In July, the highly anticipated Kids Fun Day at Sardis Park was an enormous success! Thanks to Hi Neighbour Sardis Community Champion Safeer, his team of a dozen hardworking volunteers, and Local Love funding an impressive array of activities for both children and their families was organized; mesmerizing henna designs, delicious free popsicles, mouth-watering pizza, spectacular Face Painting and bouncy castles that kept the kids entertained for hours on end.  

Community Builder Teri with ‘Love is louder’ participants, Jessica and Elina.

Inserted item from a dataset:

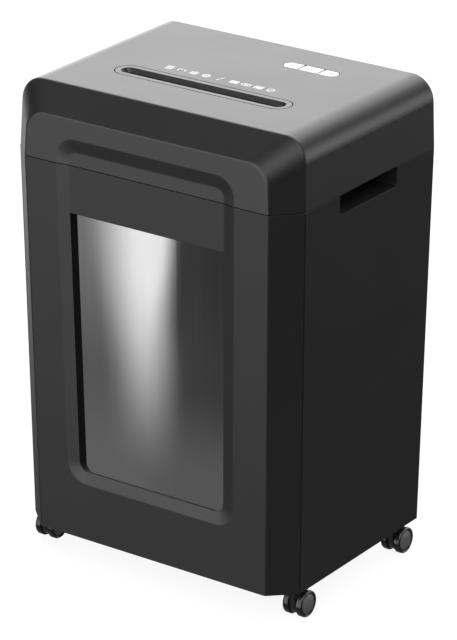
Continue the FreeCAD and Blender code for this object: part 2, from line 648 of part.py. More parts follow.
def make_cutters():
    front_phase = 0.0
    rear_phase = mesh_phase(front_phase, GEAR_TEETH, 0.0, GEAR_TEETH)
    to_idler = math.degrees(math.atan2(IDLER_Z - CUT_Z, IDLER_Y - CUT_REAR_Y))
    pinion_phase = mesh_phase(rear_phase, GEAR_TEETH, to_idler, PINION_TEETH)
    wheel_phase = 0.0
    motor_phase = mesh_phase(wheel_phase, WHEEL_TEETH, 0.0, MOTOR_TEETH)
    for name, y, shift, phase in (("front", CUT_FRONT_Y, -DISC_PITCH / 4, front_phase),
                                  ("rear", CUT_REAR_Y, DISC_PITCH / 4, rear_phase)):
        save("cutter_" + name, cutter(y, shift))
        teeth = gear(GEAR_TEETH, GEAR_M, GEAR_X0, GEAR_X1, y, CUT_Z, phase)
        save("gear_" + name, bored(teeth, SHAFT_R, y, CUT_Z))
    pinion = gear(PINION_TEETH, GEAR_M, GEAR_X0, WHEEL_X0, IDLER_Y, IDLER_Z, pinion_phase)
    wheel = gear(WHEEL_TEETH, FINE_M, WHEEL_X0, WHEEL_X1, IDLER_Y, IDLER_Z, wheel_phase)
    save("idler_gear", bored(fuse(pinion, wheel), 4.0 + RUN, IDLER_Y, IDLER_Z))
    driver = gear(MOTOR_TEETH, FINE_M, WHEEL_X0 - 1, WHEEL_X1 + 1, MOTOR_Y, MOTOR_Z, motor_phase)
    save("motor_shaft", fuse(driver, rod_x(3, MOTOR_X0 + 90, WHEEL_X1 + 3, MOTOR_Y, MOTOR_Z)))

    can = rod_x(MOTOR_R, MOTOR_X0, PLATE_X, MOTOR_Y, MOTOR_Z)
    neck = rod_x(14, MOTOR_X0 - 10, MOTOR_X0, MOTOR_Y, MOTOR_Z)
    can = fuse(can, neck).cut(rod_x(3 + RUN, MOTOR_X0 + 88, PLATE_X + 1, MOTOR_Y, MOTOR_Z))
    save("motor_body", can)

    low_z, high_z = SEAM_Z + 1 + WALL, 580.0
    y0 = CUT_FRONT_Y - 32
    for name, x0, y1 in (("left", -PLATE_X - PLATE_T, 18.0), ("right", PLATE_X, MOTOR_Y + 30)):
        plate = box(x0, x0 + PLATE_T, y0, y1, low_z, high_z)
        for y in (CUT_FRONT_Y, CUT_REAR_Y):
            plate = plate.cut(rod_x(11.1, x0 - 1, x0 + 5, y, CUT_Z))
        for y, z in rod_places():
            plate = plate.cut(rod_x(2.6, x0 - 1, x0 + 5, y, z))
        if name == "right":
            plate = plate.cut(rod_x(3 + RUN, x0 - 1, x0 + 5, MOTOR_Y, MOTOR_Z))
            plate = plate.fuse(rod_x(4, x0, WHEEL_X1 + 2, IDLER_Y, IDLER_Z))
        save("cutter_plate_" + name, plate)

    bushes = []
    for x0 in (-PLATE_X - PLATE_T - 1, PLATE_X - 1):
        for y in (CUT_FRONT_Y, CUT_REAR_Y):
            bush = rod_x(11, x0, x0 + PLATE_T + 2, y, CUT_Z)
            bushes.append(bush.cut(rod_x(SHAFT_R + RUN, x0 - 1, x0 + 9, y, CUT_Z)))
    save("shaft_bushes", group(bushes))

    rods = []
    for y, z in rod_places():
        tie = rod_x(4, -PLATE_X, PLATE_X, y, z).fuse(rod_x(2.5, -PLATE_X - 8, PLATE_X + 8, y, z))
        left_nut = rod_x(4, -PLATE_X - 7, -PLATE_X - PLATE_T, y, z)
        rods.append(fuse(tie, left_nut, rod_x(4, PLATE_X + PLATE_T, PLATE_X + 7, y, z)))
    save("tie_rods", group(rods))

    for name, y, side, shift in (("front", CUT_FRONT_Y, -1, -DISC_PITCH / 4),
                                 ("rear", CUT_REAR_Y, 1, DISC_PITCH / 4)):
        near, far, back = y + side * (CORE_R + 0.7), y + side * 24, y + side * 27
        bar = box(-PLATE_X, PLATE_X, min(far, back), max(far, back), CUT_Z - 12, CUT_Z + 12)
        fingers = []
        for i in range(DISC_COUNT - 1):
            x = (i + 0.5 - (DISC_COUNT - 1) / 2) * DISC_PITCH + shift
            fingers.append(box(x - 1.6, x + 1.6, min(near, far), max(near, far),
                               CUT_Z - 5, CUT_Z + 5))
        save("comb_" + name, bar.fuse(fingers))

    x0, x1 = PLATE_X + PLATE_T, WHEEL_X1 + 10
    shell = box(x0, x1, y0 - 1, MOTOR_Y + 26, low_z, high_z + 2)
    shell = shell.cut(box(x0 - 1, x1 - 2, y0 + 1, MOTOR_Y + 24, low_z + 2, high_z))
    save("gearbox_cover", shell)


def rod_places():
    return [(CUT_FRONT_Y - 22, CUT_Z - 19), (CUT_FRONT_Y - 22, CUT_Z + 30),
            (CUT_REAR_Y + 25, CUT_Z - 19), (CUT_REAR_Y + 25, CUT_Z + 30)]


# ---- rear fittings and screws -------------------------------------------------------------------
def make_rear():
    face = REAR_SEAM
    inlet = box(INLET_X - 14, INLET_X + 14, face - 24, face, INLET_Z - 10.4, INLET_Z + 10.4)
    flange_plan = [(INLET_X - 25, INLET_Z - 12), (INLET_X + 25, INLET_Z - 12),
                   (INLET_X + 25, INLET_Z + 12), (INLET_X - 25, INLET_Z + 12)]
    flange = extrude(outline(flange_plan, [4] * 4, flat(face)), V(0, 2, 0))
    room_plan = [(INLET_X - 12, INLET_Z - 8.2), (INLET_X + 12, INLET_Z - 8.2),
                 (INLET_X + 12, INLET_Z + 8.2), (INLET_X - 12, INLET_Z + 8.2)]
    room = extrude(outline(room_plan, [1, 1, 6, 6], flat(face - 17)), V(0, 22, 0))
    inlet = fuse(inlet, flange).cut(room)
    for side in (-1, 1):
        inlet = inlet.cut(rod_y(1.8, face - 1, face + 3, INLET_X + side * INLET_SCREW, INLET_Z))
    for dx, dz in ((-7, -2.5), (7, -2.5), (0, 2.5)):
        x, z = INLET_X + dx, INLET_Z + dz
        inlet = inlet.fuse(box(x - 1, x + 1, face - 18, face - 3, z - 2, z + 2))
    save("power_inlet", inlet.removeSplitter())

    housing = box(SWITCH_X - 9.8, SWITCH_X + 9.8, face - 16, face, SWITCH_Z - 6.8, SWITCH_Z + 6.8)
    rim_plan = [(SWITCH_X - 11.5, SWITCH_Z - 8.5), (SWITCH_X + 11.5, SWITCH_Z - 8.5),
                (SWITCH_X + 11.5, SWITCH_Z + 8.5), (SWITCH_X - 11.5, SWITCH_Z + 8.5)]
    housing = fuse(housing, extrude(outline(rim_plan, [1.5] * 4, flat(face)), V(0, 1.6, 0)))
    room = box(SWITCH_X - 8.4, SWITCH_X + 8.4, face - 12, face + 3, SWITCH_Z - 5.4, SWITCH_Z + 5.4)
    pivot_holes = rod_z(PIVOT_R + RUN, SWITCH_Z - 6.3, SWITCH_Z + 6.3, SWITCH_X, face - 2)
    save("switch_housing", housing.cut(room).cut(pivot_holes))
    plan = [(SWITCH_X - 7.4, face - 2.4), (SWITCH_X, face - 5.5), (SWITCH_X + 7.4, face - 2.4),
            (SWITCH_X + 7.6, face + 1.9), (SWITCH_X, face + 0.9), (SWITCH_X - 7.6, face + 1.9)]
    rocker = extrude(outline(plan, [0, 2, 0, 0.5, 8, 0.5], level(SWITCH_Z - 5.1)), V(0, 0, 10.2))
    rocker.rotate(V(SWITCH_X, face - 2, SWITCH_Z), V(0, 0, 1), ROCKER_TILT)
    pivot = rod_z(PIVOT_R, SWITCH_Z - 6.2, SWITCH_Z + 6.2, SWITCH_X, face - 2)
    save("switch_rocker", fuse(rocker, pivot))

    screws = []
    for z in BACK_SCREW_Z:
        for x in (half_width(z) - 30, 30 - half_width(z)):
            screws.append(screw(x, rear_y(z) - 0.6 + TILT_GAP, z, (0, -1, 0)))
    for side in (-1, 1):
        screws.append(screw(side * HEAD_SCREW_X, REAR_SEAM, HEAD_SCREW_Z, (0, -1, 0)))
        screws.append(screw(INLET_X + side * INLET_SCREW, REAR_SEAM + 2, INLET_Z, (0, -1, 0),
                            head_r=2.8, head_t=1.4))
    save("case_screws", group(screws))


# ---- casters -----------------------------------------------------------------------------------
def caster_places():
    return [(side * CASTER_X, y) for y in (CASTER_Y_FRONT, CASTER_Y_REAR) for side in (-1, 1)]


def caster_hood(x, y):
    """Web between the wheels with a collar on top that the stem turns in."""
    wheel_y = y + TRAIL
    web = rod_x(14.0, x - 4.4, x + 4.4, wheel_y, WHEEL_R)
    collar = rod_z(7.4, 14.0, BASE_Z - 0.5, x, y)
    hood = fuse(web, collar)
    for side in (-1, 1):
        near, far = x + side * 4.6, x + side * 20
        hood = hood.cut(rod_x(17.1, min(near, far), max(near, far), wheel_y, WHEEL_R))
    hood = bored(hood, AXLE_R + RUN, wheel_y, WHEEL_R)
    return hood.cut(rod_z(STEM_R, 20, 60, x, y))


def wheel_profile():
    """(radius, distance from the middle) round half a wheel: tread, rim bead, groove, domed cap."""
    points = [(AXLE_R, WHEEL_IN), (WHEEL_R - 1.2, WHEEL_IN), (WHEEL_R, WHEEL_IN + 1.2),
              (WHEEL_R, 11.8), (WHEEL_R - 0.7, 13.1), (WHEEL_R - 1.9, 13.5), (WHEEL_R - 3.0, 12.9),
              (WHEEL_R - 3.5, 11.8)]
    cap_r, cap_rise = WHEEL_R - 4.2, WHEEL_OUT - 12.0
    for step in range(7):
        angle = math.radians(15 * step)
        points.append((cap_r * math.cos(angle), 12.0 + cap_rise * math.sin(angle)))
    return points + [(0.0, WHEEL_IN + 4), (AXLE_R, WHEEL_IN + 4)]


def make_casters():
    sockets = []
    for x, y in caster_places():
        tube = rod_z(7.0, BASE_Z, STEM_TOP + 3, x, y)
        sockets.append(tube.cut(rod_z(STEM_R + RUN, BASE_Z - 1, STEM_TOP + 0.5, x, y)))
    save("caster_sockets", group(sockets))

    for name, (x, y) in zip(("fl", "fr", "rl", "rr"), caster_places()):
        wheel_y = y + TRAIL
        save("caster_" + name + "_hood", caster_hood(x, y))
        save("caster_" + name + "_stem", rod_z(STEM_R, 20.05, STEM_TOP, x, y))
        pair = [rod_x(AXLE_R, x - WHEEL_IN - 4, x + WHEEL_IN + 4, wheel_y, WHEEL_R)]
        for side in (-1, 1):
            ring = [V(x + side * across, wheel_y + radius, WHEEL_R) for radius, across in wheel_profile()]
            face = Part.Face(Part.makePolygon(ring + [ring[0]]))
            pair.append(face.revolve(V(x, wheel_y, WHEEL_R), V(1, 0, 0), 360))
        save("caster_" + name + "_wheels", group(pair))


make_head()
make_keys()
make_panels()
make_bin()
make_cutters()
make_rear()
make_casters()
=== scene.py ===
import json
import math

import bmesh
import bpy
from mathutils import Matrix, Vector


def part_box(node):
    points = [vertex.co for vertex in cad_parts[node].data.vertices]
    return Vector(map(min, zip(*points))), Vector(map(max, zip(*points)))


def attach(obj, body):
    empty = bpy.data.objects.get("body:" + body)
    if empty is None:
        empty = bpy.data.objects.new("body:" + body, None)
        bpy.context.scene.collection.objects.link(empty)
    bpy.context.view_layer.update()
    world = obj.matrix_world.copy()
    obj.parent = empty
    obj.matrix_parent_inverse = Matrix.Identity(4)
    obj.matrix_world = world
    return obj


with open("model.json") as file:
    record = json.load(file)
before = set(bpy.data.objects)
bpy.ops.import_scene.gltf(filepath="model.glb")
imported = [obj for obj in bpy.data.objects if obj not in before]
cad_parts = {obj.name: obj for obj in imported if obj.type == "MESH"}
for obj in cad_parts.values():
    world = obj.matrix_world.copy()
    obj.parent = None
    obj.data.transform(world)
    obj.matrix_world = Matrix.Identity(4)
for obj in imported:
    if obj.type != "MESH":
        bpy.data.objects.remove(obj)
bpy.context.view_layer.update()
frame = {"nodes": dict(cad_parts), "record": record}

# Paper shredder, drawn around its CAD frame. Lengths named here are in millimetres and are turned
# to metres with MM. +Z is up and the front, with the bin window, faces -Y.
MM = 0.001
scene = bpy.context.scene
scene.view_settings.view_transform = "Standard"
nodes = frame["nodes"]


# ---- camera ------------------------------------------------------------------------------------
LENS, FILM_WIDTH = 208.06, 36.0
CAMERA_PLACE = (2379.9, -3317.0, 1982.0)
CAMERA_TURN = (67.576, 0.096, 35.472)


def make_camera():
    """A long lens, from the front right and above, that looks down at the machine."""
    data = bpy.data.cameras.new("camera")
    data.sensor_width = FILM_WIDTH
    data.lens = LENS
    data.clip_end = 50.0
    camera = bpy.data.objects.new("camera", data)
    camera.location = Vector(CAMERA_PLACE) * MM
    camera.rotation_euler = [math.radians(a) for a in CAMERA_TURN]
    scene.collection.objects.link(camera)
    scene.camera = camera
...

Sardis Park is a popular place with United Way BC’s “Love is Louder” event taking place in September. Community Builder Teri and numerous volunteers were involved in the event, which showcased the healing power of community connections to support individuals during times of adversity and challenge. Along with the messages of love, acceptance, and reassurance that everyone is deeply valued, there were many creative activities, from making crafts to crafting love messages for a quilt. Singer and entertainer Jada McKenzie Moore topped the event with a performance centered on the spirit of love, unity, and support. 

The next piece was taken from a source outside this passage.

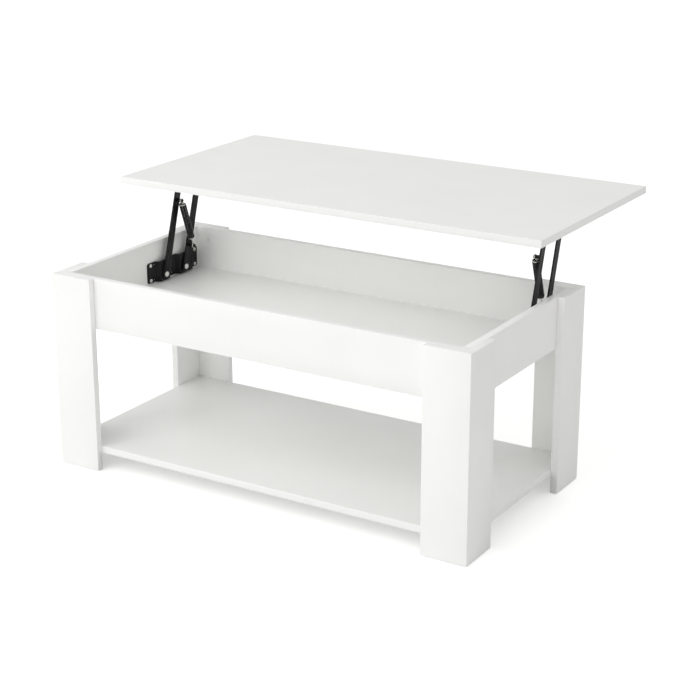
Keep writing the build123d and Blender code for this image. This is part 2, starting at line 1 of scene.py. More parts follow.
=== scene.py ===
"""Looks of a lift top coffee table.

The frame gives every board, arm and fastener its place. This add-on puts the finished pieces on it: boards
with eased edges in melamine foil, powder-coated steel lifts, wound springs, turned rivets, screws, fittings,
and the floor, light and camera to see them by. Metres; +X along the table, +Y towards the sitter, +Z up.
"""

import math

import bmesh
import bpy
from mathutils import Euler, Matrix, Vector
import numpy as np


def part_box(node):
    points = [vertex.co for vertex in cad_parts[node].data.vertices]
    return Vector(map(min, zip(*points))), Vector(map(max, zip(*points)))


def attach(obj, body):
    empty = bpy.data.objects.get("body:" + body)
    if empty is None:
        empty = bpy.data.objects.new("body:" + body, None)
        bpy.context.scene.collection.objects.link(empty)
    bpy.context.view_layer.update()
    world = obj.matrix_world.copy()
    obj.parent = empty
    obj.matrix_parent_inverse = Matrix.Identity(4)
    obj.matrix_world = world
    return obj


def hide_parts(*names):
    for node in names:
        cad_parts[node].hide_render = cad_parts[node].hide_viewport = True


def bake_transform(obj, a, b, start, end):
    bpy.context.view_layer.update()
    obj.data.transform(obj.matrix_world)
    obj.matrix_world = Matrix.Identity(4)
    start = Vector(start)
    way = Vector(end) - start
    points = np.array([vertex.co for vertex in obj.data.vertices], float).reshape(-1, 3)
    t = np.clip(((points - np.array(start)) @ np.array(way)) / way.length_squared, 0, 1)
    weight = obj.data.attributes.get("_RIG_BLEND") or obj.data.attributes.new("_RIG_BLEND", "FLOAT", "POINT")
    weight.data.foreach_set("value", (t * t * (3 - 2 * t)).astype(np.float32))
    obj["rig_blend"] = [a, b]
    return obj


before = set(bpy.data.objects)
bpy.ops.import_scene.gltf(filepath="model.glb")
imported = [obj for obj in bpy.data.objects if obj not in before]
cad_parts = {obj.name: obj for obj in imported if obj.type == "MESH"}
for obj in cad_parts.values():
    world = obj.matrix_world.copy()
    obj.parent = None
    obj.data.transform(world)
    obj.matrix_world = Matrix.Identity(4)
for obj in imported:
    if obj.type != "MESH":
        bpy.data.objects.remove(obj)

bl_info = {
    "name": "Lift Top Coffee Table",
    "version": (1, 0, 0),
    "blender": (4, 5, 0),
    "location": "3D View > Sidebar > Table",
    "description": "Builds the finished pieces of a lift top coffee table on its frame",
    "category": "Object",
}

MM = 0.001
MERGE_DISTANCE = 1e-6
FLAT_ANGLE = math.radians(1)
SMOOTH_ANGLE = math.radians(35)
FLAT_AREA = 50e-6  # a face larger than this is flat, not a strip of a round
SHALLOW_FOLD = math.radians(40)
STEEP_FOLD = math.radians(75)  # a sharper edge than this is a cut one
EYE_START = math.radians(-170)
EYE_SWEEP = math.radians(320)
EYE_STEPS = 30
HOOK_STEPS = 10
INWARDS_Z = Vector((0, 0, -1))
ENDS = {"left": Vector((1, 0, 0)), "right": Vector((-1, 0, 0))}  # from each end panel into the compartment
SIDES = {"front": Vector((0, 1, 0)), "back": Vector((0, -1, 0))}  # from each long panel into the compartment
PANELS = ["front_panel", "back_panel", "left_end_panel", "right_end_panel"]
BOARDS = PANELS + ["compartment_bottom", "lower_shelf"]
LEG_BOARDS = [f"{side}_{end}_leg_{face}_board" for side in SIDES for end in ENDS for face in ("face", "side")]


# ------------------------------------------------------------------ values and colours


def linear(hex_colour):
    """A linear RGBA colour from an sRGB hex value."""
    channels = [int(hex_colour[i : i + 2], 16) / 255 for i in (1, 3, 5)]
    return (*[c / 12.92 if c <= 0.04045 else ((c + 0.055) / 1.055) ** 2.4 for c in channels], 1.0)


def per_metre(millimetres):
    """The texture scale that repeats once in this many millimetres of Object coordinates."""
    return 1000.0 / millimetres


def middle(node):
    """The centre of a CAD node's box."""
    low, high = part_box(node)
    return (low + high) / 2


# ------------------------------------------------------------------ nodes and materials


def add_node(tree, kind, settings=None, inputs=None):
    """Adds a node with its settings; each input is a value, or another node's output to link from."""
    node = tree.nodes.new(kind)
    for name, value in (settings or {}).items():
        setattr(node, name, value)
    for name, value in (inputs or {}).items():
        if isinstance(value, bpy.types.NodeSocket):
            tree.links.new(value, node.inputs[name])
        else:
            node.inputs[name].default_value = value
    return node


def surface(name, **shader_values):
    """A material with one Principled shader, and the object's own coordinates to work from."""
    material = bpy.data.materials.new(name)
    material.use_nodes = True
    tree = material.node_tree
    tree.nodes.clear()
    shader = add_node(tree, "ShaderNodeBsdfPrincipled", inputs=shader_values)
    output = add_node(tree, "ShaderNodeOutputMaterial")
    tree.links.new(shader.outputs["BSDF"], output.inputs["Surface"])
    place = add_node(tree, "ShaderNodeTexCoord").outputs["Object"]
    return material, tree, shader, place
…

Cedar Valley – building stronger communities  

Community Champion and event organizer, Jash. Photo credit: Ellen Nguyen – What’s on Magazine

Over 1,000 women, many adorned in henna, jewels and colorful suits and saris, came together for Mela Shaukeena Da in Cedar Valley in July. The celebration, which was hosted by Community Champion Jash and partially funded through a United Way Local Love grant, is based on a Punjabi tradition where women gather to visit their friends and families they have left when going to live with their in-laws. The celebration featured performances of Bhangra dancing, and DJ Prince making it a vibrant outdoor party where music and laughter could be heard from blocks away.  

In October, the Cedar Valley Community Cupboard opened. The cupboard was filled with essential items such as non-perishable food, sanitary products, and diapers. The project was supported by United Way BC and Community Builder Stefany, Cedar Valley Church members, and a devoted team of volunteers at Tools to Empower, who built the cupboard (Check out our December Volunteer Spotlight on United Way BC social channels to learn more!). Working together helps facilitate solutions that assist our community members during challenging times. 

Sumas Prairie – summer and fall fun for everyone 

Zoom, zoom!

What do ice cream and lawnmowers have in common? They’re tools for community building!  In July, Hi Neighbour Sumas Prairie’s Community Builder Gurjit’s Ice Cream in the Park saw 110 people show up for free ice cream thanks to a United Way Local Love fund grant. The 2023 Arnold Community Church Block Party was one for the record books thanks to a Hi Neighbour Community Impact grant. Local Indian, Mexican, and Mennonite cuisine was featured as part of the meal and dessert. It was part of the event’s goal of more community inclusivity. Folks also enjoy a bike parade, bouncy houses, games, face-painting, and lawnmower races. 

Yarrow – the fabric of community  

In Yarrow, Hi Neighbour Local Love funds meant materials for ‘Sewing with Mrs. Bergen’. Community Champion and retired schoolteacher, Mrs. Bergen and youth sewed quilts to donate to a local charity to give to homeless/street entrenched community members in need. Over the summer weekly engagement events hosted by Community Builder Deanna including National Lollipop Day, where residents were invited to find Deanna and get a free lollipop, a back-by-popular demand rock painting workshop and Bannock in the Park with bannock prepared by Gale from Sema:th Nation. 

Skwah Nation – a journey of healing 

Muckleshoot canoe journey of healing from Skwah First Nation in Chilliwack to Muckleshoot in Washington State. Photo credit: SummerLove Paul

The River Spirit Canoe Club received a United Way Hi Neighbour Community Grant to help bring children and youth of the Skwah Nation together with their elders to be connected to culture, wellness, and one another. The grant helped fund the Muckleshoot canoe journey of healing from Skwah First Nation in Chilliwack to Muckleshoot in Washington State. The journey, which took place July 21 to August 6, saw the community working together for success. Parents, matriarchs, grandparents, young adults, and youth all took part to help where and when needed; from helping people get ID to cross the border and arranging rides and carpools to cooking and cleaning. 

“This grant helped out many low-income families so that they didn’t need to worry financially for food or gas,” says Beth, River Spirit Canoe Club Leader and Community Champion, who worked with Community Builder Margaret to apply for the grant. “It provided a space for participants to get to know one another and form relationships amongst another and gain support systems within family or community.” 

The River Spirit Canoe Club was joined by members from other nearby nations and canoe clubs; together they formed the Pil’alt Warrior Canoe Family. The club has become an integral part of the sense of community at Skwah and is helping youth rebuild positive self-image through intergenerational connections. The canoe journey will continue to be an annual event. 

Community members make a difference 

Strengthening vital connections between community members creates joy, promotes understanding, and supports resilience. It also helps build awareness of the resources and services available for those in need. Last year, nearly 150 Local Love-funded projects like the ones showcased above connected almost 9,000 community members in 12 Hi Neighbour communities across the Lower Mainland and Fraser Valley.